Extract the complete listing and repeat it word for word.

── Data ──

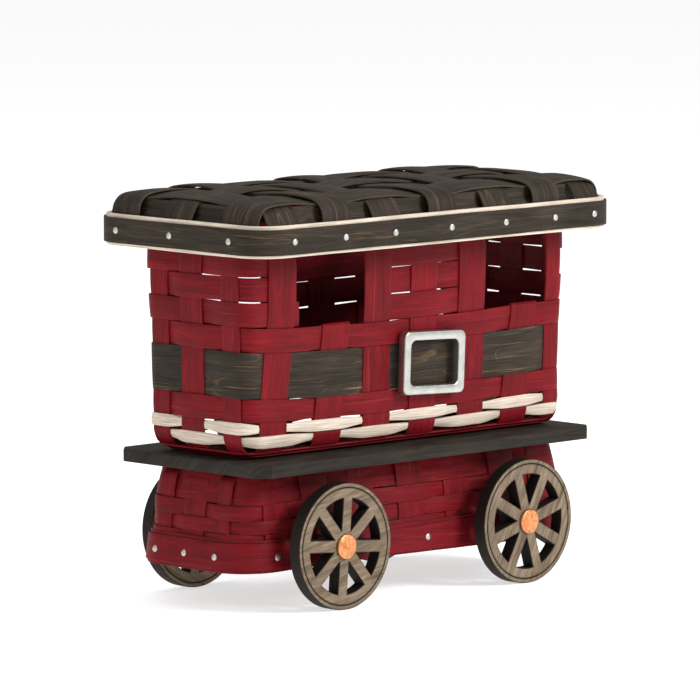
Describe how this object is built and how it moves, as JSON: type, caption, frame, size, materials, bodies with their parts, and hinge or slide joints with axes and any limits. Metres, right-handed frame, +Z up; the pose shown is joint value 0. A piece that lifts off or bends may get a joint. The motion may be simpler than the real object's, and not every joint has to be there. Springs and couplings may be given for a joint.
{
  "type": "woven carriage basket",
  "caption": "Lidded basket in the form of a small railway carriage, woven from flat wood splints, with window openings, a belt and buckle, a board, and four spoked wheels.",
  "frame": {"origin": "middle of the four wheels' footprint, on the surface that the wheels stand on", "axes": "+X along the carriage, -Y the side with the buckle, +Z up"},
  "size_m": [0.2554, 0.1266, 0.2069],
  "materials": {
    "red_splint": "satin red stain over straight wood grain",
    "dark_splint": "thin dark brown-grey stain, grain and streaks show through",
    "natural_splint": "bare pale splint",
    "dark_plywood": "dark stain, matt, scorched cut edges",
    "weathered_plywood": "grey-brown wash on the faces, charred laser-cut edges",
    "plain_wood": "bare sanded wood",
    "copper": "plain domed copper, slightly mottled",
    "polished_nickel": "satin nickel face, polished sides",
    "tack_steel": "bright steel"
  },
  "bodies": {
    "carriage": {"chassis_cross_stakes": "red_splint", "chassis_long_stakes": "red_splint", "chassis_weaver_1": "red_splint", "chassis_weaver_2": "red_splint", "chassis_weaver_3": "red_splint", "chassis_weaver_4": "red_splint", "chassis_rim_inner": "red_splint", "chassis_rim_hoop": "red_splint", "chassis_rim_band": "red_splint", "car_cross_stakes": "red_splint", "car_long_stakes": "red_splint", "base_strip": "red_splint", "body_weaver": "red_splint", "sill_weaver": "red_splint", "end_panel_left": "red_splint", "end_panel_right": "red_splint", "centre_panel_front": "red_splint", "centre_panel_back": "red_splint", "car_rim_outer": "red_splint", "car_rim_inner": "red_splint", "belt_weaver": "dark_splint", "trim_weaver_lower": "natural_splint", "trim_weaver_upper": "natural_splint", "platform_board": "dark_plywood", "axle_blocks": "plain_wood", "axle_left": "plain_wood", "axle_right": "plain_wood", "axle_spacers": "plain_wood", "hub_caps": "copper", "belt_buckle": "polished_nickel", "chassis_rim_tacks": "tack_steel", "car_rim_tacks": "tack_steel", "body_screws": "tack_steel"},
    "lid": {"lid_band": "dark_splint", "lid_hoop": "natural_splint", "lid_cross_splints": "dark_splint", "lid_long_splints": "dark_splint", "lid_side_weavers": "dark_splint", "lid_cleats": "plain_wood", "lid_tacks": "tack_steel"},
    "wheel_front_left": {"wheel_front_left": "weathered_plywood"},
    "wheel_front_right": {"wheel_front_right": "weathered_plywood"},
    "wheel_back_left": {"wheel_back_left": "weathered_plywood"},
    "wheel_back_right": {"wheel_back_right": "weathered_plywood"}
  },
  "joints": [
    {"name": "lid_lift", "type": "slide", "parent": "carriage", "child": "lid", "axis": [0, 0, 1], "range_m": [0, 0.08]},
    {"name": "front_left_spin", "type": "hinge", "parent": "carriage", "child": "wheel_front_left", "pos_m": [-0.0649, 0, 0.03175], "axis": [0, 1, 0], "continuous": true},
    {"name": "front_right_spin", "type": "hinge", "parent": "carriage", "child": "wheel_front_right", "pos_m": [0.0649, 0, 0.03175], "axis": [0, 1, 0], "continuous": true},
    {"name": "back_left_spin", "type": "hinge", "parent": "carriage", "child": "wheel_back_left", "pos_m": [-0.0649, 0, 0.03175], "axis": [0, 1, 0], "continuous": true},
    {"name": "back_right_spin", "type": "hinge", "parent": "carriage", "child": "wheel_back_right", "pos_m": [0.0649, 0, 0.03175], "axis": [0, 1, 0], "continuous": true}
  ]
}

───

▶ Solution for this problem
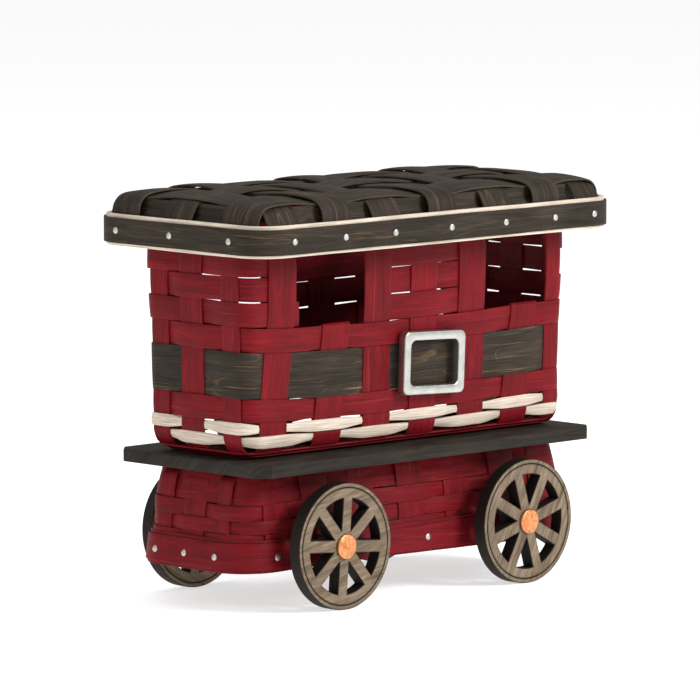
Describe how this object is built and how it moves, as JSON: type, caption, frame, size, materials, bodies with their parts, and hinge or slide joints with axes and any limits. Metres, right-handed frame, +Z up; the pose shown is joint value 0. A piece that lifts off or bends may get a joint. The motion may be simpler than the real object's, and not every joint has to be there. Springs and couplings may be given for a joint.
{
  "type": "woven carriage basket",
  "caption": "Lidded basket in the form of a small railway carriage, woven from flat wood splints, with window openings, a belt and buckle, a board, and four spoked wheels.",
  "frame": {"origin": "middle of the four wheels' footprint, on the surface that the wheels stand on", "axes": "+X along the carriage, -Y the side with the buckle, +Z up"},
  "size_m": [0.2554, 0.1266, 0.2069],
  "materials": {
    "red_splint": "satin red stain over straight wood grain",
    "dark_splint": "thin dark brown-grey stain, grain and streaks show through",
    "natural_splint": "bare pale splint",
    "dark_plywood": "dark stain, matt, scorched cut edges",
    "weathered_plywood": "grey-brown wash on the faces, charred laser-cut edges",
    "plain_wood": "bare sanded wood",
    "copper": "plain domed copper, slightly mottled",
    "polished_nickel": "satin nickel face, polished sides",
    "tack_steel": "bright steel"
  },
  "bodies": {
    "carriage": {"chassis_cross_stakes": "red_splint", "chassis_long_stakes": "red_splint", "chassis_weaver_1": "red_splint", "chassis_weaver_2": "red_splint", "chassis_weaver_3": "red_splint", "chassis_weaver_4": "red_splint", "chassis_rim_inner": "red_splint", "chassis_rim_hoop": "red_splint", "chassis_rim_band": "red_splint", "car_cross_stakes": "red_splint", "car_long_stakes": "red_splint", "base_strip": "red_splint", "body_weaver": "red_splint", "sill_weaver": "red_splint", "end_panel_left": "red_splint", "end_panel_right": "red_splint", "centre_panel_front": "red_splint", "centre_panel_back": "red_splint", "car_rim_outer": "red_splint", "car_rim_inner": "red_splint", "belt_weaver": "dark_splint", "trim_weaver_lower": "natural_splint", "trim_weaver_upper": "natural_splint", "platform_board": "dark_plywood", "axle_blocks": "plain_wood", "axle_left": "plain_wood", "axle_right": "plain_wood", "axle_spacers": "plain_wood", "hub_caps": "copper", "belt_buckle": "polished_nickel", "chassis_rim_tacks": "tack_steel", "car_rim_tacks": "tack_steel", "body_screws": "tack_steel"},
    "lid": {"lid_band": "dark_splint", "lid_hoop": "natural_splint", "lid_cross_splints": "dark_splint", "lid_long_splints": "dark_splint", "lid_side_weavers": "dark_splint", "lid_cleats": "plain_wood", "lid_tacks": "tack_steel"},
    "wheel_front_left": {"wheel_front_left": "weathered_plywood"},
    "wheel_front_right": {"wheel_front_right": "weathered_plywood"},
    "wheel_back_left": {"wheel_back_left": "weathered_plywood"},
    "wheel_back_right": {"wheel_back_right": "weathered_plywood"}
  },
  "joints": [
    {"name": "lid_lift", "type": "slide", "parent": "carriage", "child": "lid", "axis": [0, 0, 1], "range_m": [0, 0.08]},
    {"name": "front_left_spin", "type": "hinge", "parent": "carriage", "child": "wheel_front_left", "pos_m": [-0.0649, 0, 0.03175], "axis": [0, 1, 0], "continuous": true},
    {"name": "front_right_spin", "type": "hinge", "parent": "carriage", "child": "wheel_front_right", "pos_m": [0.0649, 0, 0.03175], "axis": [0, 1, 0], "continuous": true},
    {"name": "back_left_spin", "type": "hinge", "parent": "carriage", "child": "wheel_back_left", "pos_m": [-0.0649, 0, 0.03175], "axis": [0, 1, 0], "continuous": true},
    {"name": "back_right_spin", "type": "hinge", "parent": "carriage", "child": "wheel_back_right", "pos_m": [0.0649, 0, 0.03175], "axis": [0, 1, 0], "continuous": true}
  ]
}